Chapter 6 - Polygons and Quadrilaterals - 6-5 Conditions for Rhombuses, Rectangles, and Squares - Practice and Problem-Solving Exercises - Page 388: 33

$I$

Using the Triangle Inequality Theorem, we need to see if the sum of each of the combinations of two sides is greater than the other side. Let's set $x$ as the length of the third side. Now, let's look at the possible combinations of sides to see if the lengths of two sides is greater than the length of a third side: 1st combination: $x + 7 > 11$ Solve for $x$ by subtracting $7$ from each side of the inequality: $x > 4$ 2nd combination: $x + 11 > 7$ Subtract $11$ from each side of the equation: $x > -4$ 3rd combination: $7 + 11 > x$ Switch the inequality around and add to simplify: $x < 18$ $x$ cannot be a negative number because it is a length, so let's eliminate the inequality that includes a negative number.
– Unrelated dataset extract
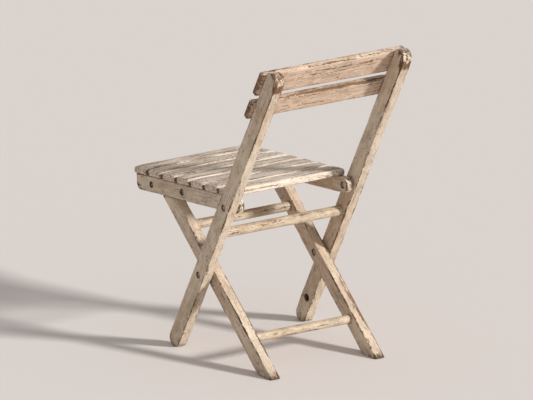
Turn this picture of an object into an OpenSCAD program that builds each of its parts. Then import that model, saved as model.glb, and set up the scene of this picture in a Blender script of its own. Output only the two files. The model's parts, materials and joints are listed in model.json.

We know $x$ has to be greater than $4$ and $x$ has to be less than $18$, so we have $x$ in the following range: $4 < x < 18$ Let's look at the answer options to see which one cannot be the length of the third side of the triangle. The lengths $13$, $7$, and $5$ lie within this interval; therefore, we are not looking for options $F$, $G$, and $H$. Option $I$ is correct because we are looking for the length that is impossible for this triangle.